# EXERCISE:
In the listing that follows, locate the line containing "obj.parent = empty" and the line containing "obj.data.transform(world)". Retype exactly those two lines and every line between them, and nothing more.
--
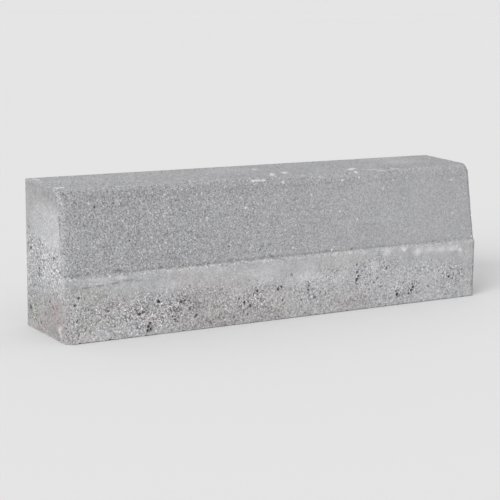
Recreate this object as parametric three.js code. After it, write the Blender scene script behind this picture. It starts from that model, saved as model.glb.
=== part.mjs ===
// Precast concrete kerb stone, cast in one piece.
// Millimetres. +X runs along the kerb, -Y faces the road, +Z is up, and z = 0 is the bed.
import * as THREE from 'three';
import { toCreasedNormals } from 'three/addons/utils/BufferGeometryUtils.js';

// Overall size
const LENGTH = 1000; // from butt joint to butt joint
const WIDTH = 200; // across the bed
const HEIGHT = 300; // from the bed to the back of the top

// Front, from the bed upwards
const LOWER_FRONT_HEIGHT = 125; // the upright part that the road buries
const LEDGE_STEP = 5.5; // how far the ledge steps back
const LEDGE_RISE = 6.5; // how far it climbs over that step
const BATTER_SETBACK = 35; // of the leaning face where it would meet the top
const TOP_FALL = 6; // of the top towards the road, over its whole width

// Rounding of the long arrises
const NOSE_RADIUS = 24; // between the leaning face and the top
const LEDGE_ARRIS_RADIUS = 4;
const LEDGE_ROOT_RADIUS = 3;
const ARRIS_RADIUS = 2; // along the bed and the back

// Ends
const END_CHAMFER = 10; // down both upright front arrises, following the front
const END_EASING = 1.5; // round the rim of both end faces

// Straight steps that make up each rounding
const NOSE_STEPS = 16;
const ARRIS_STEPS = 3;
const EASING_STEPS = 3;

const CREASE_ANGLE = THREE.MathUtils.degToRad(28);
const ORIGIN = new THREE.Vector2();

/** A corner of the section: where it is in (y, z), its radius and the steps of its arc. */
function corner(y, z, radius, steps = ARRIS_STEPS) {
  return { at: new THREE.Vector2(y, z), radius, steps };
}

/** Where the leaning face meets the top, with the whole front moved back by setback. */
function noseCorner(front, rootHeight) {
  const rootY = front + LEDGE_STEP;
  const lean = (BATTER_SETBACK - LEDGE_STEP) / (HEIGHT - TOP_FALL - rootHeight);
  const fall = TOP_FALL / (WIDTH - BATTER_SETBACK);
  const topAboveRoot = HEIGHT - fall * (WIDTH / 2 - rootY) - rootHeight;
  const rise = topAboveRoot / (1 - fall * lean);
  return corner(rootY + lean * rise, rootHeight + rise, NOSE_RADIUS, NOSE_STEPS);
}

/** The section's corners in turn, seen from the +X end, with the front moved back. */
function sectionCorners(setback) {
  const front = setback - WIDTH / 2;
  const back = WIDTH / 2;
  const rootHeight = LOWER_FRONT_HEIGHT + LEDGE_RISE;
  return [
    corner(front, 0, ARRIS_RADIUS),
    corner(back, 0, ARRIS_RADIUS),
    corner(back, HEIGHT, ARRIS_RADIUS),
    noseCorner(front, rootHeight),
    corner(front + LEDGE_STEP, rootHeight, LEDGE_ROOT_RADIUS),
    corner(front, LOWER_FRONT_HEIGHT, LEDGE_ARRIS_RADIUS),
  ];
}

/** The unit normal that points into the section from its side between two corners. */
function inwardNormal(from, to) {
  return to.at.clone().sub(from.at).normalize().rotateAround(ORIGIN, Math.PI / 2);
}

/** The section's outline with its roundings, drawn in from every side by inset. */
function sectionOutline(setback, inset) {
  const corners = sectionCorners(setback);
  return corners.flatMap((here, i) => {
    const arriving = inwardNormal(corners.at(i - 1), here);
    const leaving = inwardNormal(here, corners[(i + 1) % corners.length]);
    const turn = Math.atan2(arriving.cross(leaving), arriving.dot(leaving));
    const radius = Math.sign(turn) * here.radius; // below zero in a hollow corner
    const mitre = arriving.clone().add(leaving).divideScalar(1 + arriving.dot(leaving));
    const centre = here.at.clone().addScaledVector(mitre, radius);
    return Array.from({ length: here.steps + 1 }, (_, step) => {
      const normal = arriving.clone().rotateAround(ORIGIN, (turn * step) / here.steps);
      return centre.clone().addScaledVector(normal, inset - radius);
    });
  });
}

/** The stations from one end face to where its chamfer runs out into the full section. */
function endStations() {
  const eased = Array.from({ length: EASING_STEPS + 1 }, (_, step) => {
    const angle = (step / EASING_STEPS) * (Math.PI / 2);
    return {
      depth: END_EASING * (1 - Math.cos(angle)),
      setback: END_CHAMFER,
      inset: END_EASING * (1 - Math.sin(angle)),
    };
  });
  return [...eased, { depth: END_EASING + END_CHAMFER, setback: 0, inset: 0 }];
}

/** The closed solid through the stations of both ends. */
function kerbGeometry() {
  const nearEnd = endStations().map((s) => ({ ...s, x: s.depth - LENGTH / 2 }));
  const farEnd = endStations().map((s) => ({ ...s, x: LENGTH / 2 - s.depth })).reverse();
  const stations = [...nearEnd, ...farEnd];
  const outlines = stations.map((s) => sectionOutline(s.setback, s.inset));

  const positions = outlines.flatMap((outline, i) =>
    outline.flatMap((point) => [stations[i].x, point.x, point.y]));

  const around = outlines[0].length;
  const indices = [];
  for (let ring = 0; ring < stations.length - 1; ring += 1) {
    for (let j = 0; j < around; j += 1) {
      const near = ring * around + j;
      const nearNext = ring * around + ((j + 1) % around);
      indices.push(near, nearNext, nearNext + around);
      indices.push(near, nearNext + around, near + around);
    }
  }

  const lastRing = (stations.length - 1) * around;
  for (const [a, b, c] of THREE.ShapeUtils.triangulateShape(outlines[0], [])) {
    indices.push(c, b, a);
    indices.push(lastRing + a, lastRing + b, lastRing + c);
  }

  const geometry = new THREE.BufferGeometry();
  geometry.setAttribute('position', new THREE.Float32BufferAttribute(positions, 3));
  geometry.setIndex(indices);
  return toCreasedNormals(geometry, CREASE_ANGLE);
}

const concrete = new THREE.MeshStandardMaterial({
  name: 'concrete',
  color: '#a9a9aa',
  roughness: 0.92,
  metalness: 0,
});

const kerbStone = new THREE.Mesh(kerbGeometry(), concrete);
kerbStone.name = 'kerb_stone';

const part = new THREE.Group();
part.name = 'concrete_kerb_stone';
part.add(kerbStone);

export default part;
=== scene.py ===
"""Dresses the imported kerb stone: its cast form, open texture, worn arrises, pits and bloom."""

import logging
import math
import random
from collections.abc import Callable, Iterable, Iterator
from dataclasses import dataclass, field
from enum import Enum

import bmesh
import bpy
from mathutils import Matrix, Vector, noise
from mathutils.kdtree import KDTree


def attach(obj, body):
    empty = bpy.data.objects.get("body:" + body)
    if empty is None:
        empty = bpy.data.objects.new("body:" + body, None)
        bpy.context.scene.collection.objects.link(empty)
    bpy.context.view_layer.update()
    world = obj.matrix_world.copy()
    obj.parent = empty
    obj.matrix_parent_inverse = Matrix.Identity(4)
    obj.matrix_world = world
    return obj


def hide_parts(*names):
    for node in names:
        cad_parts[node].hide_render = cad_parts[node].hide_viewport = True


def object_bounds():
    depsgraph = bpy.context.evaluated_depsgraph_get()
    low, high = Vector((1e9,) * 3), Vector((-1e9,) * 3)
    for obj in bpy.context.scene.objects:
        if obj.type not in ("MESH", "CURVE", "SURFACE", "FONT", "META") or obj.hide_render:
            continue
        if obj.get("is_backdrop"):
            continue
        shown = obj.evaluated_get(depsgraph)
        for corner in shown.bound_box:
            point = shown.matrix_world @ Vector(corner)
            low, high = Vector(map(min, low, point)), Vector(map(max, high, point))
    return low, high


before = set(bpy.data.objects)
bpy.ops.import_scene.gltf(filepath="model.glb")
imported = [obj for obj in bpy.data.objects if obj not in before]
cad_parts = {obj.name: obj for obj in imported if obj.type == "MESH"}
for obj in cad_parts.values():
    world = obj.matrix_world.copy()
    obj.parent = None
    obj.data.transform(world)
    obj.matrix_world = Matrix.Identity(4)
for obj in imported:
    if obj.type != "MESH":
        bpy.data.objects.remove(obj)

LOG = logging.getLogger("kerb_stone")
MM = 0.001

SLACK = 0.1 * MM  # how close two places are when they count as one
WELD = 0.02 * MM  # how close a cut runs to a vertex when it goes through it
SQUARE = 0.99  # how much of a normal lies along an axis when a face is square to it
FLAT = math.radians(0.5)  # how little two faces turn when they count as one

RAG_SIZE = 0.8  # the size of the ragged bays in a spot's rim, as a share of its reach
RAG_DEPTH = 0.3  # how far they go in and out, as a share of its reach
LAST_TRACE = 1.6  # how many reaches from its centre nothing of a spot is left

FRONT_Y = -100  # Y of the lower front, in the spots' millimetres
BACK_Y = 100  # Y of the back
LEFT_X = -500  # X of the left end
RIGHT_X = 500  # X of the right end

Triple = tuple[float, float, float]
Colour = tuple[float, float, float, float]


def linear(level: float) -> float:
    """The linear value of a display level from 0 to 255."""
    share = level / 255.0
    return share / 12.92 if share <= 0.04045 else ((share + 0.055) / 1.055) ** 2.4


def tone(red: float, green: float, blue: float) -> Colour:
    """A linear colour from three display levels."""
    return (linear(red), linear(green), linear(blue), 1.0)


def ease(value: float, low: float, high: float) -> float:
    """A smooth step from 0 at low to 1 at high."""
    share = min(1.0, max(0.0, (value - low) / (high - low)))
    return share * share * (3.0 - 2.0 * share)


@dataclass(frozen=True)
class Ramp:
    """A smooth change of an amount along some measure.

    Attributes:
        low: Where on the measure the change begins.
        high: Where it is over.
        start: The amount up to low.
        end: The amount from high on.
    """

    low: float
    high: float
    start: float = 0.0
    end: float = 1.0

    def at(self, value: float) -> float:
        """The amount at a value of the measure."""
        return self.start + (self.end - self.start) * ease(value, self.low, self.high)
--
# EXERCISE RESPONSE:
    obj.parent = empty
    obj.matrix_parent_inverse = Matrix.Identity(4)
    obj.matrix_world = world
    return obj


def hide_parts(*names):
    for node in names:
        cad_parts[node].hide_render = cad_parts[node].hide_viewport = True


def object_bounds():
    depsgraph = bpy.context.evaluated_depsgraph_get()
    low, high = Vector((1e9,) * 3), Vector((-1e9,) * 3)
    for obj in bpy.context.scene.objects:
        if obj.type not in ("MESH", "CURVE", "SURFACE", "FONT", "META") or obj.hide_render:
            continue
        if obj.get("is_backdrop"):
            continue
        shown = obj.evaluated_get(depsgraph)
        for corner in shown.bound_box:
            point = shown.matrix_world @ Vector(corner)
            low, high = Vector(map(min, low, point)), Vector(map(max, high, point))
    return low, high


before = set(bpy.data.objects)
bpy.ops.import_scene.gltf(filepath="model.glb")
imported = [obj for obj in bpy.data.objects if obj not in before]
cad_parts = {obj.name: obj for obj in imported if obj.type == "MESH"}
for obj in cad_parts.values():
    world = obj.matrix_world.copy()
    obj.parent = None
    obj.data.transform(world)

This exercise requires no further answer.